Dès la première année, la Société Académique entre en fonctions et, grâce à un don spécial, favorise déjà notre Université d’une allocation de Fr. 5600. Son capital est alors de Fr. 17.000. Au bout de 10 ans, nous possédons Fr. 56.000 et le montant total de nos allocations s’élève à Fr. 40.700. Aujourd’hui, après 20 années d’efforts, notre fortune est de Fr. 154.000 et le chiffre global des subsides accordés à l’Université par la Société Académique, depuis sa fondation, s’élève à la somme de Fr. 90.503,80.

Les actifs promoteurs de notre société, ainsi que nos prédécesseurs au sein de votre comité, seront fiers de voir de quel succès a été couronnée l’œuvre qu’ils entreprirent.
Vingt années se sont écoulées. Et parmi les hommes dévoués que vous avez appelés successivement à la tête de votre société, il en est un qui, dès la première heure (et dans un instant encore vous aurez une nouvelle preuve de l’amitié et de l’assiduité qu’il voue à notre œuvre) n’a cessé de nous apporter les précieux conseils de son expérience. Qu’il me soit permis de me faire votre interprète pour remercier chaleureusement M. Barthélemy Bouvier du travail désintéressé qu’il a apporté à notre comité pendant 20 ans.

Les services, déjà importants, que la Société Académique a pu rendre jusqu’à présent à nos études supérieures ne sont pas dus qu’à ceux de nos membres dont le versement unique vient s’ajouter à notre capital. Il convient également d’en attribuer une large part à ceux d’entre vous qui, chaque année, nous versent une cotisation annuelle. Celle-ci n’est nullement capitalisée; elle vient augmenter d’autant nos revenus et est employée directement à nos allocations.
Mais il importe peu que vous vous libériez en une seule fois ou que ce soit par des versements annuels : ce qu’il faut, pour la réussite plus complète de notre œuvre, c’est de voir, en plus grand nombre encore, le public genevois se grouper autour de notre drapeau.

Le premier rapport financier qui vous ait été présenté constatait, qu’en 1889, la Société Académique comptait 405 membres ; le chiffre de ceux-ci atteignait son maximum quelques années plus tard ; mais, depuis lors, il n’a cessé de diminuer, parce que les nouveaux arrivants n’étaient plus assez nombreux pour repourvoir les places laissées vacantes par les décès : aujourd’hui, nous sommes à peine plus nombreux qu’il y a 20 ans.

Pourquoi ce désintéressement (de nos jours, hélas, trop répandu) des choses qui touchent à notre passé le plus brillant ?
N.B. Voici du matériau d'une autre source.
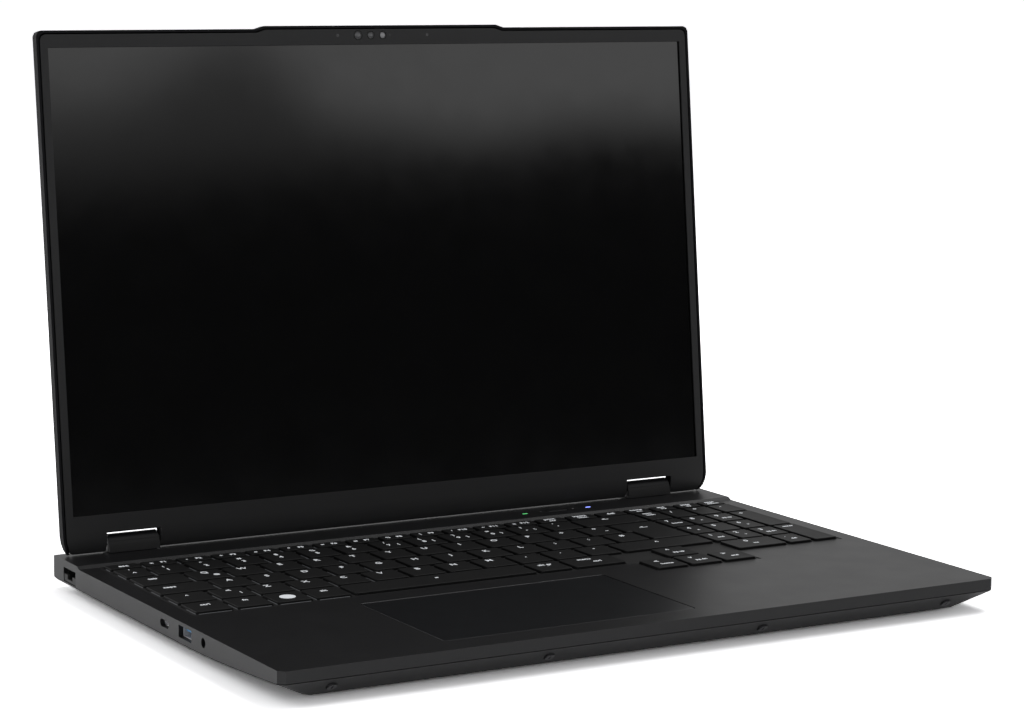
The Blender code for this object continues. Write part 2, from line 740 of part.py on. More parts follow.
def enter_outline(inset):
    """The tall enter key, whose upper half is wider than its lower half."""
    upper_left = KEYS_LEFT + FIRST_KEY_WIDTHS[3] + LETTER_KEYS * KEY_PITCH
    lower_left = KEYS_LEFT + FIRST_KEY_WIDTHS[2] + LETTER_KEYS * KEY_PITCH
    right = NUMPAD_LEFT - KEY_GAP / 2 - inset
    front = row_front(2) + KEY_GAP / 2 + inset
    back = row_front(4) - KEY_GAP / 2 - inset
    step = row_front(3) + KEY_GAP / 2 + inset
    left = upper_left + KEY_GAP / 2 + inset
    inner = lower_left + KEY_GAP / 2 + inset
    return [(inner, front), (right, front), (right, back), (left, back), (left, step), (inner, step)]


def key_outline(cell, inset):
    left, right, front, back = cell
    half = KEY_GAP / 2 + inset
    return rounded_outline(left + half, right - half, front + half, back - half, KEY_CORNER, steps=1)


def add_key(bm, outline_at, bottom):
    """A keycap with a chamfered top edge."""
    levels = ((0, bottom), (0, KEY_TOP - 0.0004), (0.0003, KEY_TOP))
    loft(bm, [[(x, y, z) for x, y in outline_at(inset)] for inset, z in levels])


def build_key_group(name, cells, parent):
    """Keycaps on a thin web below the keyboard frame, which makes them one body."""
    left = min(c[0] for c in cells) + KEY_GAP
    right = max(c[1] for c in cells) - KEY_GAP
    front = min(c[2] for c in cells) + KEY_GAP
    back = max(c[3] for c in cells) - KEY_GAP
    centre = Vector(((left + right) / 2, (front + back) / 2, 0))
    if name == "space_bar":
        bm = bmesh.new()
        add_key(bm, lambda inset: key_outline(cells[0], inset), WEB_TOP)
        bm.transform(Matrix.Translation(-centre))
        return add_object(name, bm, MATERIALS["key"], parent, centre)
    web = bmesh.new()
    if name == "keys_arrows":
        up_left, up_right = cells[0][0] + KEY_GAP, cells[0][1] - KEY_GAP
        step = row_front(0) - KEY_GAP
        stem = [(left, front), (right, front), (right, step), (up_right, step), (up_right, back),
                (up_left, back), (up_left, step), (left, step)]
        loft(web, [[(x, y, z) for x, y in stem] for z in (WEB_BOTTOM, WEB_TOP)])
    else:
        add_box(web, (left, front, WEB_BOTTOM), (right, back, WEB_TOP))
    web.transform(Matrix.Translation(-centre))
    group = add_object(name, web, MATERIALS["key"], parent, centre)
    caps = bmesh.new()
    for cell in cells:
        add_key(caps, lambda inset, cell=cell: key_outline(cell, inset), (WEB_TOP + WEB_BOTTOM) / 2)
    unite(group, name + "_caps", caps, parent)
    return group


def build_enter_key(parent):
    bm = bmesh.new()
    add_key(bm, enter_outline, WEB_TOP)
    centre = Vector((0.0980, row_front(3), 0))
    bm.transform(Matrix.Translation(-centre))
    return add_object("enter_key", bm, MATERIALS["key"], parent, centre)


def well_outline(inset):
    """Opening of the deck around the keys and the lower arrow keys."""
    left = KEYS_LEFT - WELL_MARGIN + inset
    right = NUMPAD_LEFT + 4 * NUMPAD_PITCH + WELL_MARGIN - inset
    front = KEYS_FRONT - WELL_MARGIN + inset
    back = row_front(5) + TOP_ROW_PITCH + WELL_MARGIN - inset
    step_left = ARROWS_LEFT - WELL_MARGIN + inset
    step_right = ARROWS_LEFT + 3 * KEY_PITCH + WELL_MARGIN - inset
    step_front = row_front(-1) - WELL_MARGIN + inset
    return [(left, front), (step_left, front), (step_left, step_front), (step_right, step_front),
            (step_right, front), (right, front), (right, back), (left, back)]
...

Est-ce le moment, alors que toute la Genève scientifique va s’associer au Jubilé de l’illustre Ecole que, jadis, elle fonda elle-même, de méconnaître la gloire qu’elle lui valut pendant 350 ans ? Oublie-t-on que c’est notre ville qui, avec Bâle, a formé, d’après les recherches de notre éminent concitoyen Alphonse de Candolle, le plus grand nombre de savants distingués ?
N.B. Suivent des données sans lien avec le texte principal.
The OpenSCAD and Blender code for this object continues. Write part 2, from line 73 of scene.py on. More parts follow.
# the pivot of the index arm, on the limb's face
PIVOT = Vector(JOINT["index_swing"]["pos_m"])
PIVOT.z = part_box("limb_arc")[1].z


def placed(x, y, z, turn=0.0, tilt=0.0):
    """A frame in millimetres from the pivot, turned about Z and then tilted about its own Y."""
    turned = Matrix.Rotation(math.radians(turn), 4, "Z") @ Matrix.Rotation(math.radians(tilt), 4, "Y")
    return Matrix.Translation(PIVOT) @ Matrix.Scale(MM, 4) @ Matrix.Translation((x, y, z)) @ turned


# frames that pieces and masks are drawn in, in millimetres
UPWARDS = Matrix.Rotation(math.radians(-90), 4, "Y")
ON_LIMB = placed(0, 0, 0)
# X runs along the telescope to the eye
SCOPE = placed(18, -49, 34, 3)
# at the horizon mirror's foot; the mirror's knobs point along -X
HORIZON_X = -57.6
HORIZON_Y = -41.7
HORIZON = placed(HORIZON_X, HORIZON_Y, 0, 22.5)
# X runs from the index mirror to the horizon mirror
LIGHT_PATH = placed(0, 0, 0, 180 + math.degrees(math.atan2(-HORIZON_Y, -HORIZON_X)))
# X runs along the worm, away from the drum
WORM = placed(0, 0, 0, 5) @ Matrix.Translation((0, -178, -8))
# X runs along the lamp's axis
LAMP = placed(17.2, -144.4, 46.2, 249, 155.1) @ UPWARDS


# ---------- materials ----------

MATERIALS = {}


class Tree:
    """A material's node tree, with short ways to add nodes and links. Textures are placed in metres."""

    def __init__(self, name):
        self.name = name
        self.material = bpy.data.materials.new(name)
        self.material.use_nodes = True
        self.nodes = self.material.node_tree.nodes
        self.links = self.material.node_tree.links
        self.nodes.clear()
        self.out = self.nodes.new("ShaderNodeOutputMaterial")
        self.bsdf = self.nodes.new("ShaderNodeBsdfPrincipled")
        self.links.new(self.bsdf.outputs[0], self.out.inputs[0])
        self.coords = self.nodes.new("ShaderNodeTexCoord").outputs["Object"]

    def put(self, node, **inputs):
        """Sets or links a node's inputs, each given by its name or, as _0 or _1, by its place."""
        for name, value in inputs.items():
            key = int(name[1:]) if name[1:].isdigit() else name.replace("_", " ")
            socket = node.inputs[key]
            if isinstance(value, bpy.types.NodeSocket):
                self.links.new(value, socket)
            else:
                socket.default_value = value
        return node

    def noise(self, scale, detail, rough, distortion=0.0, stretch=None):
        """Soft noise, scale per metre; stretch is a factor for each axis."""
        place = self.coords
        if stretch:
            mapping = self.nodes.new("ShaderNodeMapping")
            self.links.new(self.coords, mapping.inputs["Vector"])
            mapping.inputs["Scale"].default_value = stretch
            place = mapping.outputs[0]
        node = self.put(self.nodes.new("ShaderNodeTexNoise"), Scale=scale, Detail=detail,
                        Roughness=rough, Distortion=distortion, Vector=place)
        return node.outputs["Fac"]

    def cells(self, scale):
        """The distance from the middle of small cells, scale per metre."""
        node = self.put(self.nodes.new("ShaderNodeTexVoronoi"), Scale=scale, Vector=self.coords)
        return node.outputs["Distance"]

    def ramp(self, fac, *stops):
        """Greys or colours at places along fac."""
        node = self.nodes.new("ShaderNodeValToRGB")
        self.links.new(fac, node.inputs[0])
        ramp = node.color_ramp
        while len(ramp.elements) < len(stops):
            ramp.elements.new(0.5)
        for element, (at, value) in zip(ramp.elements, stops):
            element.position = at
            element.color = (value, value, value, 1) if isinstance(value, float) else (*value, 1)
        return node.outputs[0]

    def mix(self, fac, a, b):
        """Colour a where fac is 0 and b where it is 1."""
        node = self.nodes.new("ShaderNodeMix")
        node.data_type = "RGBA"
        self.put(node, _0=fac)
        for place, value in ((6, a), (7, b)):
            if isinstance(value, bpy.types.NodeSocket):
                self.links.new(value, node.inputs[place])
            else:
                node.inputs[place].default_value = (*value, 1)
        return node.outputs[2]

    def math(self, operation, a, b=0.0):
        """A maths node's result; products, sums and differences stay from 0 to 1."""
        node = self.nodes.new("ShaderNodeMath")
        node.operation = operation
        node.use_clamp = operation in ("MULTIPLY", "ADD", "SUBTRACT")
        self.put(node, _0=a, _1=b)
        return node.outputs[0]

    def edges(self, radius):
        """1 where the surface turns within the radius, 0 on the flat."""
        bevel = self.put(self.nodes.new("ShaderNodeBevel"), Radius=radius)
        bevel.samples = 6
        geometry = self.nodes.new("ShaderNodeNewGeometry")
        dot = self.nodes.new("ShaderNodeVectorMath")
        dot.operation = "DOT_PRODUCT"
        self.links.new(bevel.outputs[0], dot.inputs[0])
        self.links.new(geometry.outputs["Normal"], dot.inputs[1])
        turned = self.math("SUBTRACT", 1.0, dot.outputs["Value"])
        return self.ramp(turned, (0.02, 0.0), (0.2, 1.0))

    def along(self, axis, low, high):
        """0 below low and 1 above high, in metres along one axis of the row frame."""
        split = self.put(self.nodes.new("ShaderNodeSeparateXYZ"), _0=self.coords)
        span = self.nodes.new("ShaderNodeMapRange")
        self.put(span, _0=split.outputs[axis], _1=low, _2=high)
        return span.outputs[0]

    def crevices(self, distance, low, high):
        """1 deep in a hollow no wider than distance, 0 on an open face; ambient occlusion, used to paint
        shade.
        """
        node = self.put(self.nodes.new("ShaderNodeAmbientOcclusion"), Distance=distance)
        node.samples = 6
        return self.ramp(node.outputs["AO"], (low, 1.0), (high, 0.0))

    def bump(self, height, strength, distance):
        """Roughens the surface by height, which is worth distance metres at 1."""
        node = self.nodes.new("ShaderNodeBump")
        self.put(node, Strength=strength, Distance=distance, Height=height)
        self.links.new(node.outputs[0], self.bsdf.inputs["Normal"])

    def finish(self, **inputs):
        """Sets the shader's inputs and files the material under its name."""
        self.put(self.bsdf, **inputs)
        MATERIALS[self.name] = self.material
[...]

Genève doit à son passé, à son renom scientifique, de conserver ses anciennes traditions, qui, de tout temps, l’ont placée au premier rang des villes universitaires.

Trop de personnes nous ignorent ; et c’est pourtant le devoir de tout Genevois vraiment patriote de témoigner sa sympathie à notre Université ; car c’est bien une œuvre de patriotisme que celle qui conserve les saines traditions d’un pays.